“My mother gave me coloring books when I was a child,” says Neil Duman (B.F.A.’77/A). “Instead of giving the little people solid-colored shirts, I made them all have plaid shirts. That’s how it started.”
Being artistically inclined from a young age, Duman excelled in art classes at school, and his skills led him to display his pieces at local art shows. As a result of his early success, he was accepted into the art program at I.C. Norcom in Portsmouth, Virginia, during its first year as a magnet high school, and he was also offered space in the summer ceramics program at the Chrysler Museum of Art in Norfolk, Virginia.
Despite his talent, Duman never pictured himself as a professional artist. Instead, he wanted to become an art therapist, helping people cope with their problems through creative expression.
He enrolled at Virginia Commonwealth University, where he planned to complete an undergraduate degree in art and then enter graduate school to further study art therapy. Duman had dabbled in nearly every artistic medium before attending VCU, so he met with his assigned adviser, Kent Ipsen, a professor of craft and material studies in the School of the Arts, to discuss what he should do next.
“We went through the list of options, and he looks at me and says, ‘Have you ever blown glass?’ I told him I haven’t tried that one yet, and he told me to meet him in class at 8 a.m. Monday morning,” Duman says.
He recalls walking down the driveway behind the President’s House on West Franklin Street, which at the time was where the glass and metal workshops were located. He remembers hearing the sound of the exhaust fans and the roar of the furnace, feeling its heat in the air, and saying to himself, “This will be fun.”

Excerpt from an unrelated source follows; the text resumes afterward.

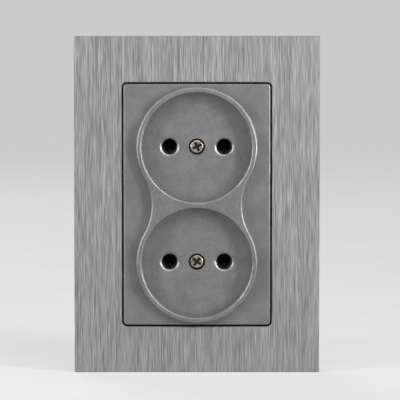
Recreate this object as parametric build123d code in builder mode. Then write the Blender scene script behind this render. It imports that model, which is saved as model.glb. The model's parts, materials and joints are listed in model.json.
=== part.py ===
from build123d import *
import os
from math import hypot

# Double flush socket for a round wall box, in millimetres.
# X runs to the right and Z up on the wall. Y runs into the wall, and the wall plane is Y = 0.
# A level is a distance in front of the wall plane, so what sinks into the wall box has a negative level.

# Front cover: two round wells inside one figure-eight collar
well_radius = 19.05
well_draft = 0.35
well_depth = 5.0
well_web = 2.1
well_lip_radius = 0.8
floor_thickness = 1.8
rim_width = 2.05
collar_height = 2.7
collar_waist = 31.6
collar_edge_radius = 0.7
collar_wall = 1.6
cover_side_margin = 4.4
cover_end_margin = 0.8
cover_corner = 1.2
cover_edge_radius = 0.45
cover_sink = 0.2
skirt_wall = 1.6
field_thickness = 1.8
pin_spacing = 19.0
pin_hole_diameter = 5.6
pin_hole_chamfer = 0.6

# Frame: a metal facing on a moulded carrier, which the cover clamps to the wall
frame_front = 10.0
frame_side_band = 16.5
frame_end_band = 16.0
cover_gap = 0.6
facing_thickness = 1.0
facing_bevel = 0.25
carrier_reveal = 0.4
carrier_corner = 0.8
carrier_wall = 1.8
carrier_web = 1.8
lining_wall = 1.4
ledge_level = 6.0
ledge_width = 1.2
ledge_thickness = 1.5
rib_thickness = 1.0
rib_level = 4.4
rib_pitch = 13.0
side_rib_count = 9
end_rib_count = 5

# Cover screws and the brass inserts that they turn into
cover_screw_diameter = 3.0
cover_screw_length = 12.0
cover_screw_head_diameter = 4.8
cover_screw_head_height = 2.0
cover_screw_sink = 0.3
screw_pocket_diameter = 5.8
screw_boss_wall = 1.6
screw_boss_gap = 0.3
insert_diameter = 4.6
insert_length = 7.0

# Contacts: a strip with two slit tulips on each side, a spring on each tulip
pin_length = 19.0
pin_relief = 1.0
pin_relief_diameter = 6.0
tulip_bore = 4.0
tulip_wall = 1.2
tulip_length = 10.0
tulip_sink = 2.6
tulip_slit = 0.8
tulip_slit_length = 7.6
tulip_mouth_chamfer = 0.4
strip_width = 7.6
strip_thickness = 0.8
spring_inset = 1.6
spring_width = 2.4
spring_groove = 0.2
spring_wall = 0.8
spring_gap = 2.4

# Base and retainer, the moulded block that holds the contacts
channel_gap = 0.3
boss_wall = 1.2
boss_rim = 1.5
shoulder_end = 1.6
base_back_wall = 1.8
base_edge_chamfer = 0.8
retainer_thickness = 1.6
retainer_gap = 0.3
retainer_hole_diameter = 6.0
retainer_screw_z = 8.0
retainer_screw_diameter = 2.0
retainer_screw_length = 8.0
retainer_screw_head_diameter = 3.8
retainer_screw_head_height = 1.0

# Support plate, with slots for the wall box's screws and lugs for the claws
plate_thickness = 1.0
plate_margin = 2.2
plate_corner_cut = 11.0
plate_lip = 1.6
box_screw_spacing = 60.0
box_slot_width = 4.2
box_slot_length = 6.6
plate_opening_gap = 0.2
plate_screw_z = 19.5
plate_screw_diameter = 2.0
plate_screw_length = 8.0
plate_screw_head_diameter = 3.6
plate_screw_head_height = 1.3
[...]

“When I was close to graduating, there was a sociology professor, Bernie Scotch, taking a few glassblowing classes as well, and one day I was talking with him and he told me his wife, Charlotte, was an art therapist,” Duman says. “So I had dinner with them one night, and she told me it’s not the best place to be, it wasn’t really catching on.”
After that conversation, Duman again met with Ipsen, also a glassblower, who persuaded him to continue studying glass at the graduate level. After completing his bachelor’s degree, focusing on both metal and glasswork, Duman was working as a graduate teaching assistant at VCU when Harvey Littleton, one of the pioneers of the contemporary glass movement, visited his class to critique student work. He asked Duman if he planned to become a teacher.

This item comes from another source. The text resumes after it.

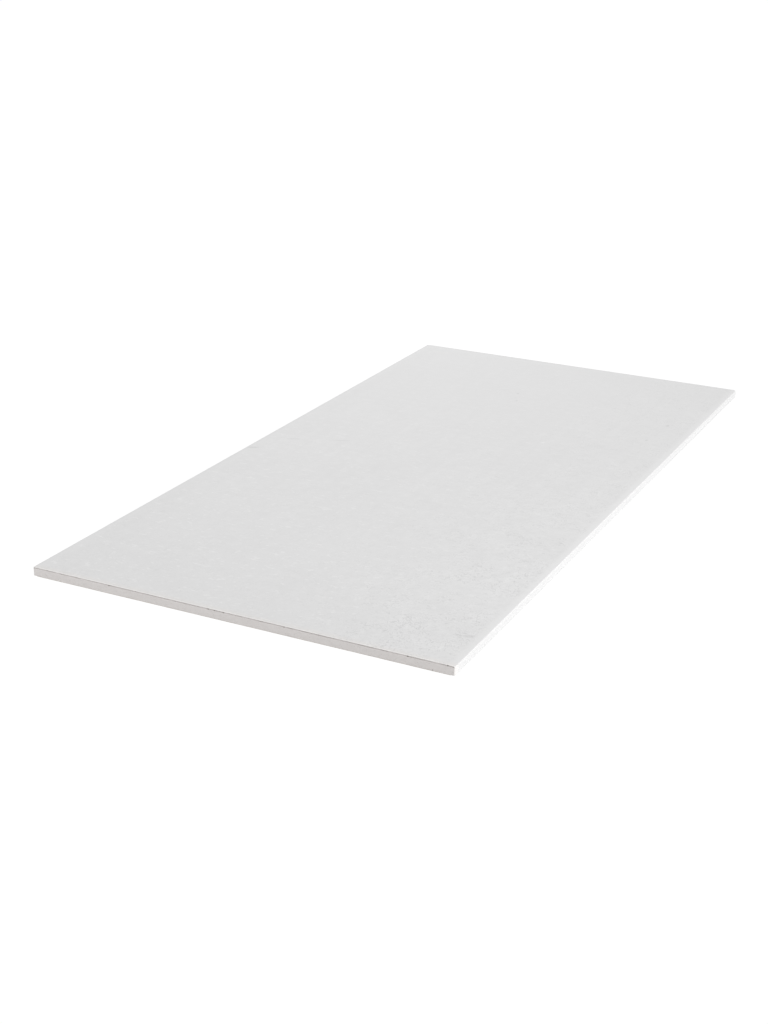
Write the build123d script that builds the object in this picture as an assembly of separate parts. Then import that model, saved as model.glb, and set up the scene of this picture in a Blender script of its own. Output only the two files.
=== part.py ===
from build123d import *
import os

# A drywall sheet: a foamed gypsum core cast between two papers. The face paper
# covers the top, wraps both long edges and folds under them, and the back paper
# is laid over the folds. Both ends are cut square through all three layers.
#
# X runs across the sheet, Y along it and Z up through its thickness, with the
# face upwards. The origin is the centre of the underside. Sizes are in mm.

# Whole sheet
sheet_length = 1200.0
sheet_width = 600.0
sheet_thickness = 12.5

# Papers
face_paper_thickness = 0.35
back_paper_thickness = 0.35
fold_width = 22.0  # face paper turned under the sheet, in from each long edge
back_paper_setback = 6.0  # edge of the back paper, in from each long edge

# Long edges: square, with the face easing down a little where the paper turns
shoulder_width = 10.0
shoulder_drop = 0.35
arris_radius = 1.2  # outside of the paper where it turns a corner


def wrapped_outline():
    """Outside of the face paper's wrap, seen from the end of the sheet."""
    edge = sheet_width / 2
    flat = edge - shoulder_width
    top = sheet_thickness
    edge_top = sheet_thickness - shoulder_drop
    underside = back_paper_thickness
    boundary = Curve() + [
        Line((-flat, top), (flat, top)),
        TangentArc((flat, top), (edge, edge_top), tangent=(1, 0)),
        Line((edge, edge_top), (edge, underside)),
        Line((edge, underside), (-edge, underside)),
        Line((-edge, underside), (-edge, edge_top)),
        TangentArc((-flat, top), (-edge, edge_top), tangent=(-1, 0)),
    ]
    outline = make_face(boundary)
    corners = outline.vertices().group_by(Axis.X)
    return fillet(corners[0] + corners[-1], radius=arris_radius)


def between_folds():
    """The strip of the underside that the face paper's two folds leave open."""
    strip = Rectangle(
        sheet_width - 2 * fold_width,
        face_paper_thickness,
        align=(Align.CENTER, Align.MIN),
    )
    return Pos(0, back_paper_thickness) * strip


def face_paper_section(outline, inside):
    """A thin wrap round the face and the long edges, open between its folds."""
    return outline - inside - between_folds()


def core_section(inside):
    """Gypsum filling the wrap, down to the back paper between the folds."""
    return inside + between_folds()


def back_paper_section():
    """A flat strip that overlaps both folds and stops short of the long edges."""
    return Rectangle(
        sheet_width - 2 * back_paper_setback,
        back_paper_thickness,
        align=(Align.CENTER, Align.MIN),
    )


def cut_to_length(section):
    """Runs a section along the sheet, half of the length each way."""
    return extrude(Plane.XZ * section, amount=sheet_length / 2, both=True)


outline = wrapped_outline()
inside = offset(outline, amount=-face_paper_thickness)

pieces = {
    "gypsum_core": cut_to_length(core_section(inside)),
    "face_paper": cut_to_length(face_paper_section(outline, inside)),
    "back_paper": cut_to_length(back_paper_section()),
}

os.makedirs("parts", exist_ok=True)
for name, piece in pieces.items():
    piece.label = name
    export_step(piece, f"parts/{name}.step")
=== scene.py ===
"""Dresses a drywall sheet: a foamed gypsum core, the face paper that wraps it and the back paper.

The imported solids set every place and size. Each of the three is replaced by a surface worked out on a
grid, with the relief that such a sheet has: soft dimples in the papers, and crumbs, air voids and a
worn groove along the papers where the core is cut. Shapes are in metres, and MM turns millimetres
into them. The finishes read places on the sheet in millimetres.
"""

import math

import bpy
import numpy as np
from bpy.props import FloatProperty, FloatVectorProperty, PointerProperty
from mathutils import Euler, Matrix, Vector


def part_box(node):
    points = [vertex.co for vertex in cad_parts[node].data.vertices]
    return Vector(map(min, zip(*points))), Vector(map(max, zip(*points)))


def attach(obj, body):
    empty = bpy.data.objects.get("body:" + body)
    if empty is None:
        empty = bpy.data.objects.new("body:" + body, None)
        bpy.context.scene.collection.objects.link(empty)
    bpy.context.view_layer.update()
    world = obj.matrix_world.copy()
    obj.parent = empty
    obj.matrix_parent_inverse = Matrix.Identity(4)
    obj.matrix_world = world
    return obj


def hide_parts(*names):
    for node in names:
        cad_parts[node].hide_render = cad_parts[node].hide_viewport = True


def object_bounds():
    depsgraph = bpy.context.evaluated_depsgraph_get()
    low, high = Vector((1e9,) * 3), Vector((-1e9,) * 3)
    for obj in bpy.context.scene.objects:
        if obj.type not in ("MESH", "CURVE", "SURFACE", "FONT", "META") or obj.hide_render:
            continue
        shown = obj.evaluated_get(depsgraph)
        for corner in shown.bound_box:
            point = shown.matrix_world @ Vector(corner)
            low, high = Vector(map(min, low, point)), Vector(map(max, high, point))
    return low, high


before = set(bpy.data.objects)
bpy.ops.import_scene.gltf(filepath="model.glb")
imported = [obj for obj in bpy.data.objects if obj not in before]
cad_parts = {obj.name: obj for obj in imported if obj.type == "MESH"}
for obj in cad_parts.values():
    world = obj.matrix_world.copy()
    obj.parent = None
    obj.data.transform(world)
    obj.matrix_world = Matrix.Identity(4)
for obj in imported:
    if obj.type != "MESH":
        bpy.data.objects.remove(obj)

bl_info = {
    "name": "Drywall sheet",
    "version": (1, 0, 0),
    "blender": (4, 5, 0),
    "location": "View3D > Sidebar > Drywall",
    "description": "Builds the papers, the gypsum core and the studio of a drywall sheet",
    "category": "Mesh",
}

MM = 0.001
BODY = "root"
CAD_LOW, CAD_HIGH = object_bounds()
SHEET_HALF_WIDTH, SHEET_HALF_LENGTH, SHEET_TOP = CAD_HIGH
CORE_LOW, CORE_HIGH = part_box("gypsum_core")
BACK_LOW, BACK_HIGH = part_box("back_paper")
FACE_PAPER_THICKNESS = SHEET_HALF_WIDTH - CORE_HIGH.x

# Steps of half of the face paper's profile: the flat face, the shoulder, the upper arris, the long
# edge, the lower arris and the fold.
PROFILE_STEPS = (112, 6, 7, 8, 6, 5)

# Columns of half of a cut end of the core: as far as the fold's lip, on to the arris, and round it.
CORE_COLUMNS = (696, 52, 7)
CORE_ROWS = 31

# Middle of the belt's first square, in millimetres from the middle of the face: x and y.
BELT_FIRST_SQUARE = (-289.95, -589.53)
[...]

“I looked at him like he was crazy,” Duman says. “Dealing with the students and the parents just as a TA was hard enough. I wanted to learn.”
Littleton told Duman that unless he wanted to teach, he’d learn more at home opening up a glass shop in his backyard, and that’s exactly what he did.
Since then, he’s been blowing glass out of his studio in Waynesboro, Virginia, and teaching whenever he gets the chance. Duman has created numerous pieces throughout the years including the piece that impresses him the most, a commission for a church in Maryland. The piece features three glass birds with 41-inch wingspans mounted on blue steel rods standing nearly 12 feet high. The sculpture is strategically situated in the church’s main lobby so that when the sanctuary doors open, it’s visible from the center aisle.
“When I finished that one, I just looked back and said, ‘Woah, I made that,’” Duman says.
He also designed this year’s VCU Alumni Stars award. Ipsen designed and created the original Alumni Stars award that was presented to honorees in previous years. Duman wanted to honor Ipsen’s original design with the techniques he learned from his former adviser while staying true to his own style.
“If it wasn’t for VCU and Kent, I would never have blown glass to begin with. Everything in my life would have been different,” he says. “I can’t really say whether it would be better or worse, but I know I wouldn’t have had the opportunities I have.”